Companies valued at $10 billion or more are generally classified as “large-cap” stocks, and Analog Devices fits this description perfectly. The company is a semiconductor leader that helps drive advancements in digitized factories, mobility, and digital healthcare, combat climate change, and reliably connect humans and the world.
However, the company dipped 8.5% from its 52-week high of $247.10 recorded on Feb. 20, 2025. Over the last three months, Analog Devices stock has risen 3.6%, outperforming the S&P 500 Index’s ($SPX) 5.1% decrease.

In the longer term, ADI has gained 6.5% on YTD, exceeding SPX’s 1.8% decrease. Over the last 52 weeks, shares of Analog Devices have climbed 16.2%, while the S&P 500 has gained nearly 12.6%.
Despite few fluctuations, ADI has remained mostly above its 50-day and 200-day moving averages since last year.

Shares of Analog Devices rose 9.7% on Feb. 19 after the announcement of Q1 2025 results, which topped Wall Street expectations with revenue of $2.4 billion and adjusted EPS of $1.63. Looking ahead, the company expects revenue in the range of $2.50 billion and adjusted EPS to grow to $1.68 for Q2 2025.

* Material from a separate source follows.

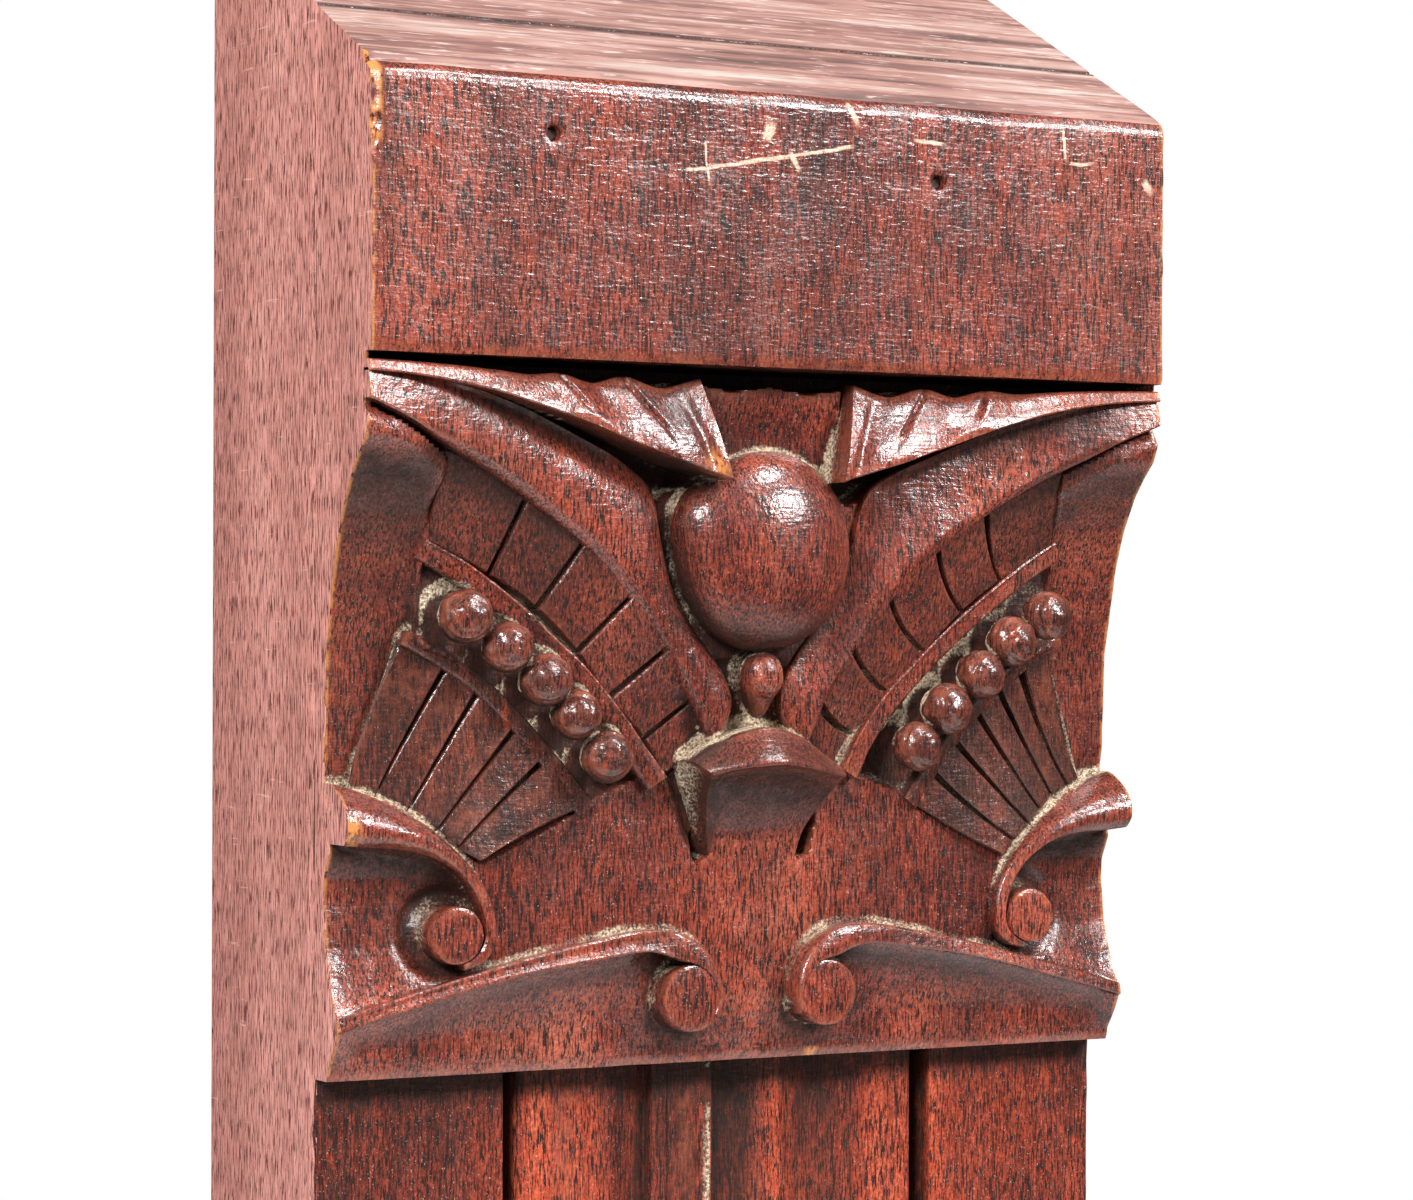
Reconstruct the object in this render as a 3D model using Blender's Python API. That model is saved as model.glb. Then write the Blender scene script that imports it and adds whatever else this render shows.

In contrast, rival Intel Corporation (INTC) fell behind ADI. INTC shares crumbled 53.2% in the last 52 weeks and moved up 6.4% on a YTD basis.
Analysts are optimistic about ADI's prospects, given its outperformance compared to broader markets over the past year. With a consensus "Strong Buy" rating from 30 analysts, the stock is currently trading below the mean price target of $264.32.